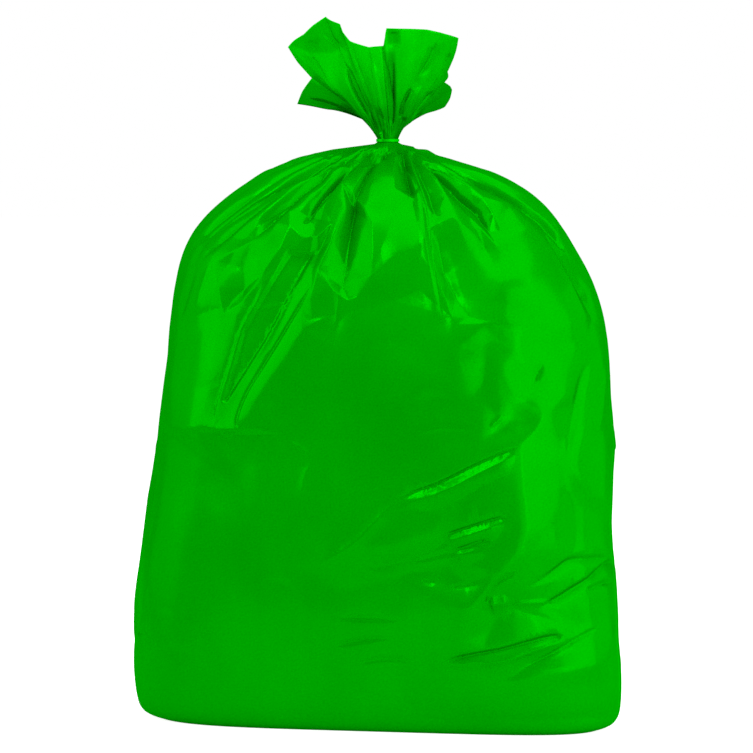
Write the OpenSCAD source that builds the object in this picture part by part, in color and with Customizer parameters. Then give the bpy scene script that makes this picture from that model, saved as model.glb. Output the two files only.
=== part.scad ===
// A full bin bag of thin glossy film, stood on its base, with its neck gathered
// under a twist tie and its loose mouth fanned out above.

/* [Bag] */
// Width of the full bag, left to right
bag_w = 547; // [500:1:600]
// Depth of the full bag at its belly, front to back
bag_d = 346; // [300:1:400]
// Height of the tie above the floor
tie_z = 644; // [600:1:700]
// How far the bag's front slants away to the left, in degrees
front_slant = 9; // [0:1:20]
// Depth of the gathers on the shoulders, 1 as in the photo
gather = 1; // [0.3:0.1:1.4]

/* [Mouth] */
// Diameter of the bunched neck under the tie
neck_d = 24; // [20:1:30]
// Height of the loose mouth above the tie
mouth_h = 137; // [110:1:160]
// Thickness of the mouth's film as modelled
film_t = 1.2; // [0.9:0.1:1.6]

/* [Tie] */
// Width of the tie's strip
strip_w = 3; // [2.5:0.5:4]
// Thickness of the tie's strip
strip_t = 1; // [0.8:0.1:1.2]
// Length of the tie's twisted ends
twist_l = 9; // [7:1:12]

/* [Hidden] */

film_green = [0, 0.63, 0];
tie_green = [0, 0.72, 0];

neck_r = neck_d / 2;
// The neck stands to the right of the middle of the base
neck_x = 0.053 * bag_w / 2;

// Levels of the full bag, from the floor to the foot of the neck: height as a share of tie_z, reach
// to the right and left as shares of bag_w / 2, reach to the front and back as shares of bag_d / 2,
// squareness of the section, share of front_slant, and share of neck_x
LEVELS = [
    [0.000, 0.925, 0.910, 0.85, 0.85, 4.6, 1.0, 0.0],
    [0.012, 0.975, 0.968, 0.92, 0.92, 4.6, 1.0, 0.0],
    [0.040, 0.992, 0.990, 0.96, 0.96, 4.4, 1.0, 0.0],
    [0.100, 0.998, 1.000, 0.98, 0.98, 3.8, 1.0, 0.1],
    [0.210, 0.984, 0.984, 1.00, 1.00, 3.3, 1.0, 0.2],
    [0.340, 0.966, 0.948, 1.00, 1.00, 2.9, 1.0, 0.4],
    [0.470, 0.972, 0.910, 0.98, 0.98, 2.7, 1.0, 0.6],
    [0.580, 0.967, 0.880, 0.94, 0.94, 2.6, 0.9, 0.8],
    [0.670, 0.950, 0.852, 0.88, 0.88, 2.5, 0.8, 1.0],
    [0.745, 0.909, 0.826, 0.80, 0.81, 2.4, 0.6, 1.0],
    [0.805, 0.828, 0.782, 0.72, 0.73, 2.3, 0.4, 1.0],
    [0.860, 0.745, 0.700, 0.62, 0.63, 2.2, 0.3, 1.0],
    [0.905, 0.640, 0.594, 0.50, 0.51, 2.2, 0.2, 1.0],
    [0.940, 0.504, 0.466, 0.37, 0.38, 2.1, 0.1, 1.0],
    [0.966, 0.330, 0.320, 0.24, 0.25, 2.0, 0.0, 1.0],
    [0.984, 0.165, 0.170, 0.13, 0.13, 2.0, 0.0, 1.0],
];
BELLY_RINGS = 2; // rings for each step between levels

// Gathers, one row for each valley, anticlockwise from the right: its direction in degrees at the neck,
// on the shoulder and on the belly, its depth in mm, and how far down it runs as a share of tie_z
GATHERS = [
    [5, 4, 4, 6, 0.80],
    [17, 16, 16, 8, 0.70],
    [29, 29, 30, 6, 0.78],
    [42, 43, 44, 9, 0.62],
    [53, 54, 56, 6, 0.80],
    [66, 67, 68, 8, 0.72],
    [78, 79, 80, 10, 0.55],
    [91, 91, 92, 6, 0.80],
    [103, 103, 104, 9, 0.66],
    [116, 116, 116, 7, 0.76],
    [128, 127, 127, 10, 0.60],
    [141, 139, 138, 6, 0.80],
    [152, 150, 149, 8, 0.70],
    [165, 161, 160, 6, 0.78],
    [178, 173, 171, 7, 0.74],
    [190, 183, 180, 5, 0.80],
    [198, 188, 185, 6, 0.80],
    [206, 193, 189, 9, 0.76],
    [216, 205, 198, 9, 0.74],
    [230, 231, 222, 12, 0.56],
    [250, 249, 247, 11, 0.62],
    [286, 286, 284, 6, 0.86],
    [294, 291, 292, 12, 0.66],
    [313, 313, 312, 12, 0.74],
    [333, 339, 342, 9, 0.76],
    [350, 352, 353, 6, 0.80],
];
// Heights between which a gather turns from one direction to the next, as shares of tie_z
NECK_SHARE = 0.93;
SHOULDER_SHARE = 0.82;
BELLY_SHARE = 0.58;

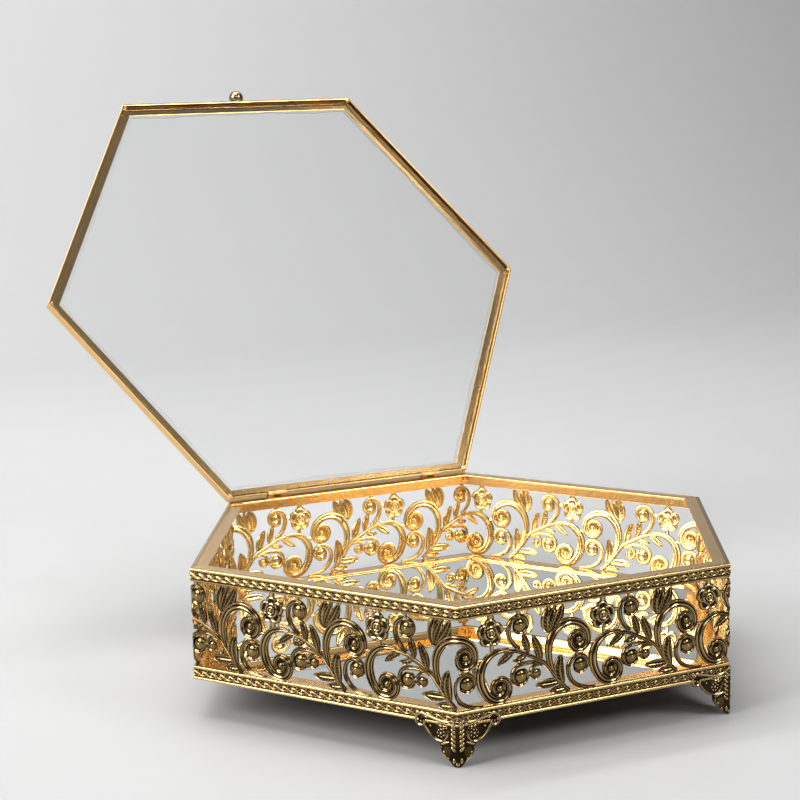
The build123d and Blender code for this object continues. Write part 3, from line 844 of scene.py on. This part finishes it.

------------------------------

Reproduce the records above exactly as they appear.

**Output of the exercise:**
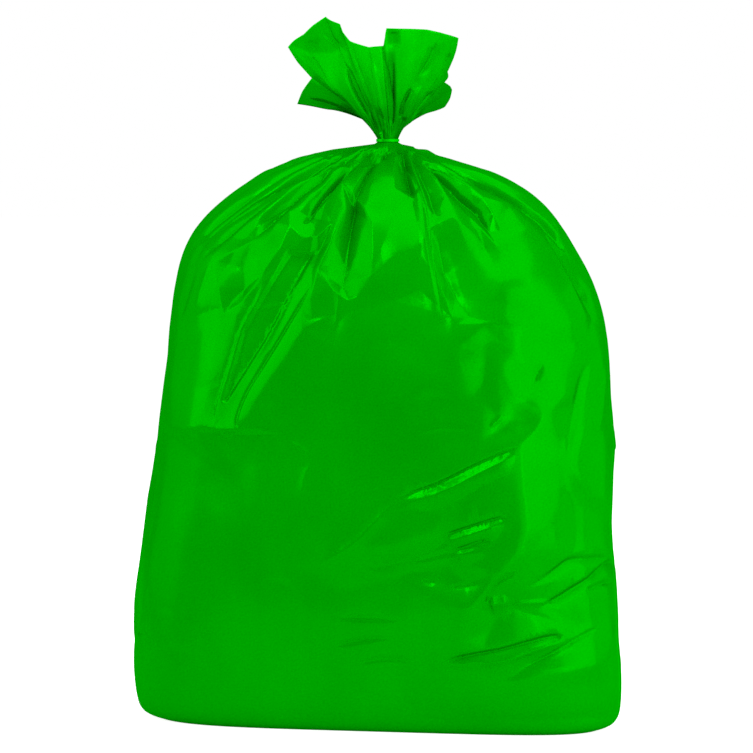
Write the OpenSCAD source that builds the object in this picture part by part, in color and with Customizer parameters. Then give the bpy scene script that makes this picture from that model, saved as model.glb. Output the two files only.
=== part.scad ===
// A full bin bag of thin glossy film, stood on its base, with its neck gathered
// under a twist tie and its loose mouth fanned out above.

/* [Bag] */
// Width of the full bag, left to right
bag_w = 547; // [500:1:600]
// Depth of the full bag at its belly, front to back
bag_d = 346; // [300:1:400]
// Height of the tie above the floor
tie_z = 644; // [600:1:700]
// How far the bag's front slants away to the left, in degrees
front_slant = 9; // [0:1:20]
// Depth of the gathers on the shoulders, 1 as in the photo
gather = 1; // [0.3:0.1:1.4]

/* [Mouth] */
// Diameter of the bunched neck under the tie
neck_d = 24; // [20:1:30]
// Height of the loose mouth above the tie
mouth_h = 137; // [110:1:160]
// Thickness of the mouth's film as modelled
film_t = 1.2; // [0.9:0.1:1.6]

/* [Tie] */
// Width of the tie's strip
strip_w = 3; // [2.5:0.5:4]
// Thickness of the tie's strip
strip_t = 1; // [0.8:0.1:1.2]
// Length of the tie's twisted ends
twist_l = 9; // [7:1:12]

/* [Hidden] */

film_green = [0, 0.63, 0];
tie_green = [0, 0.72, 0];

neck_r = neck_d / 2;
// The neck stands to the right of the middle of the base
neck_x = 0.053 * bag_w / 2;

// Levels of the full bag, from the floor to the foot of the neck: height as a share of tie_z, reach
// to the right and left as shares of bag_w / 2, reach to the front and back as shares of bag_d / 2,
// squareness of the section, share of front_slant, and share of neck_x
LEVELS = [
    [0.000, 0.925, 0.910, 0.85, 0.85, 4.6, 1.0, 0.0],
    [0.012, 0.975, 0.968, 0.92, 0.92, 4.6, 1.0, 0.0],
    [0.040, 0.992, 0.990, 0.96, 0.96, 4.4, 1.0, 0.0],
    [0.100, 0.998, 1.000, 0.98, 0.98, 3.8, 1.0, 0.1],
    [0.210, 0.984, 0.984, 1.00, 1.00, 3.3, 1.0, 0.2],
    [0.340, 0.966, 0.948, 1.00, 1.00, 2.9, 1.0, 0.4],
    [0.470, 0.972, 0.910, 0.98, 0.98, 2.7, 1.0, 0.6],
    [0.580, 0.967, 0.880, 0.94, 0.94, 2.6, 0.9, 0.8],
    [0.670, 0.950, 0.852, 0.88, 0.88, 2.5, 0.8, 1.0],
    [0.745, 0.909, 0.826, 0.80, 0.81, 2.4, 0.6, 1.0],
    [0.805, 0.828, 0.782, 0.72, 0.73, 2.3, 0.4, 1.0],
    [0.860, 0.745, 0.700, 0.62, 0.63, 2.2, 0.3, 1.0],
    [0.905, 0.640, 0.594, 0.50, 0.51, 2.2, 0.2, 1.0],
    [0.940, 0.504, 0.466, 0.37, 0.38, 2.1, 0.1, 1.0],
    [0.966, 0.330, 0.320, 0.24, 0.25, 2.0, 0.0, 1.0],
    [0.984, 0.165, 0.170, 0.13, 0.13, 2.0, 0.0, 1.0],
];
BELLY_RINGS = 2; // rings for each step between levels

// Gathers, one row for each valley, anticlockwise from the right: its direction in degrees at the neck,
// on the shoulder and on the belly, its depth in mm, and how far down it runs as a share of tie_z
GATHERS = [
    [5, 4, 4, 6, 0.80],
    [17, 16, 16, 8, 0.70],
    [29, 29, 30, 6, 0.78],
    [42, 43, 44, 9, 0.62],
    [53, 54, 56, 6, 0.80],
    [66, 67, 68, 8, 0.72],
    [78, 79, 80, 10, 0.55],
    [91, 91, 92, 6, 0.80],
    [103, 103, 104, 9, 0.66],
    [116, 116, 116, 7, 0.76],
    [128, 127, 127, 10, 0.60],
    [141, 139, 138, 6, 0.80],
    [152, 150, 149, 8, 0.70],
    [165, 161, 160, 6, 0.78],
    [178, 173, 171, 7, 0.74],
    [190, 183, 180, 5, 0.80],
    [198, 188, 185, 6, 0.80],
    [206, 193, 189, 9, 0.76],
    [216, 205, 198, 9, 0.74],
    [230, 231, 222, 12, 0.56],
    [250, 249, 247, 11, 0.62],
    [286, 286, 284, 6, 0.86],
    [294, 291, 292, 12, 0.66],
    [313, 313, 312, 12, 0.74],
    [333, 339, 342, 9, 0.76],
    [350, 352, 353, 6, 0.80],
];
// Heights between which a gather turns from one direction to the next, as shares of tie_z
NECK_SHARE = 0.93;
SHOULDER_SHARE = 0.82;
BELLY_SHARE = 0.58;

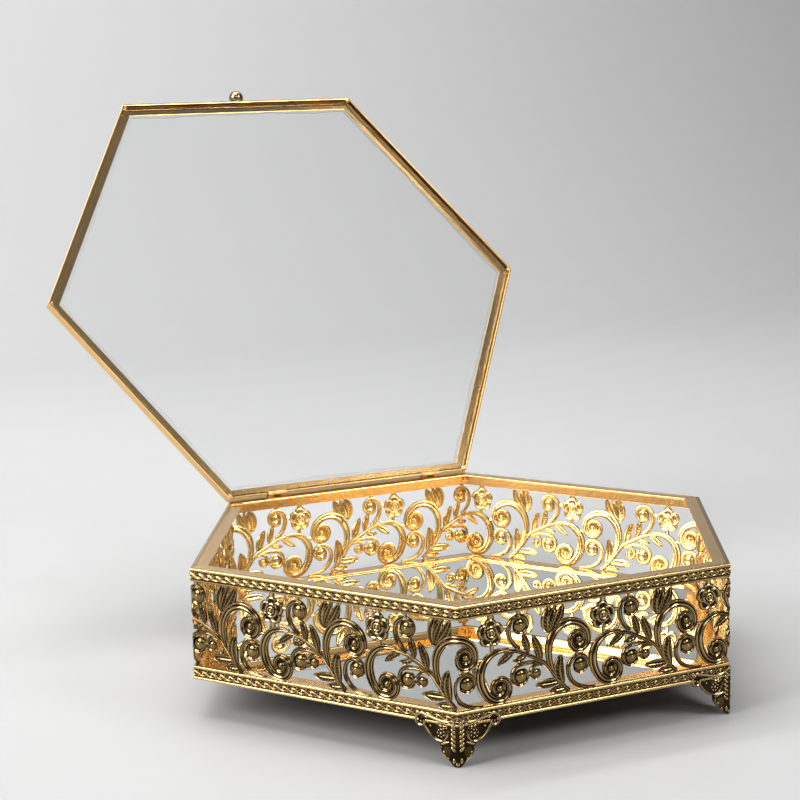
The build123d and Blender code for this object continues. Write part 3, from line 844 of scene.py on. This part finishes it.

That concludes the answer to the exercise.